14. ] That being the evidence, coupled with the aforesaid legal position, in the considered view of this Court, the judgments of the learned trial court as well as the learned appellate court do not suffer from any illegality, impropriety and incorrectness so far recording of the order of conviction under Sections 279/304(A) of the IPC is concerned, requiring any interference by this Court. This Court finds that recording of conviction is not required under Sections 337/338 of the IPC as it is not relevant in view of the fact that the accused revision-petitioner is found convicted for an offences of the same nature under Sections 279/304(A) of the IPC.
15. ] Considering the fact that the offence took place in the year 2005 and the accused revision-petitioner has fought a prolonged legal battle, instead of substantive sentence of imprisonment, this Court is of the view that if the fine imposed upon the accused revision-petitioner is enhanced, it will meet the ends of justice. Accordingly, the accused revision-petitioner is sentenced to pay a fine of Rs. 50,000/- against each of the death caused, totalling Rs. 50,000/-X 5= Rs. 2,50,000/-.
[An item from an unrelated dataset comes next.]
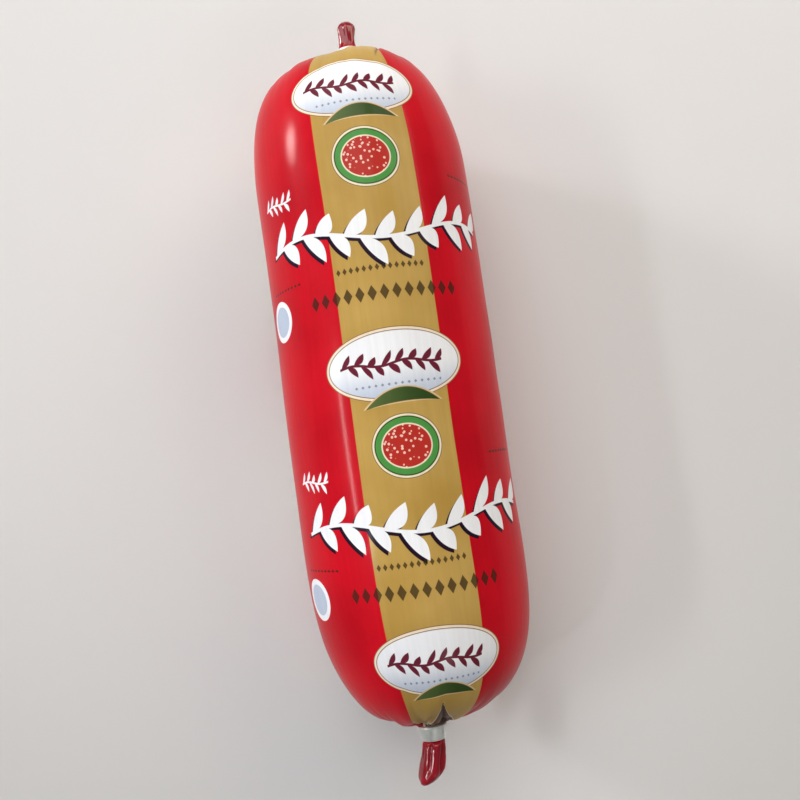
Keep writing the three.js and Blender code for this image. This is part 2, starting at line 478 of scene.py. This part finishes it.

16. ] On receipt of such amount, the learned trial court will disburse the same in favour of the legal guardians of each of the deceased. This order is for commission of the offence under Section 304(A) of the IPC. So far the offence under Section 279 of the IPC is concerned, the accused revision-petitioner is directed to pay a fine of Rs. 500/-. The accused revision-petitioner will surrender before the learned trial court within 2 (two) months from today to serve out the sentences, and in default of payment of fine under Section 304(A) of the IPC, the accused revision-petitioner will undergo simple imprisonment for one year.
17. ] Criminal revision petition is, accordingly, partially allowed.
18. ] Send back the LCR along with a copy of this judgment.